Sets forth procedures for presidential oversight of the NARAB, including removal of the entire existing Board.
Sets forth a limited preemption of state laws purporting to regulate insurance producers.
Directs the NARAB to coordinate with the Financial Industry Regulatory Authority (FINRA) in order to ease administrative burdens that fall on NARAB members subject to regulation by FINRA.
Authorizes any person aggrieved by a NARAB decision or action to commence a civil action in an appropriate federal district court.
Prohibits federal funding of the NARAB.
TITLE III--BUSINESS RISK MITIGATION AND PRICE STABILIZATION
Business Risk Mitigation and Price Stabilization Act of 2015
(Sec. 302) Amends the Commodity Exchange Act to exempt, from the rules of prudential regulators for swap dealers and major swap participants with respect to initial and variation margin requirements for swaps not cleared by a registered derivatives clearing organization, those swaps in which one of the counterparties: (1) is eligible for an exception from clearing requirements because it is not a financial entity, uses swaps to hedge or mitigate commercial risk, and notifies the Commodity Futures Trading Commission how it meets financial obligations associated with entering into non-cleared swaps; (2) is eligible for a public interest exemption from swap clearing requirements for certain cooperative entities; or (3) satisfies specified criteria governing treatment of affiliates in connection with clearing requirements.
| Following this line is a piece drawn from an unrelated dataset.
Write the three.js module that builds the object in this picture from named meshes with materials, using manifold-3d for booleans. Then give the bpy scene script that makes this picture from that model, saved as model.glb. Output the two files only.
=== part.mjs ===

Amends the Securities Exchange Act of 1934 regarding registration and regulation of security-based swap dealers and major security-based swap participants, to exempt from initial and variation margin requirements for swaps not cleared by a registered derivatives clearing organization a security-based swap in which one of the counterparties: (1) qualifies for a specified exception from clearing requirements, or (2) satisfies certain criteria governing the treatment of affiliates.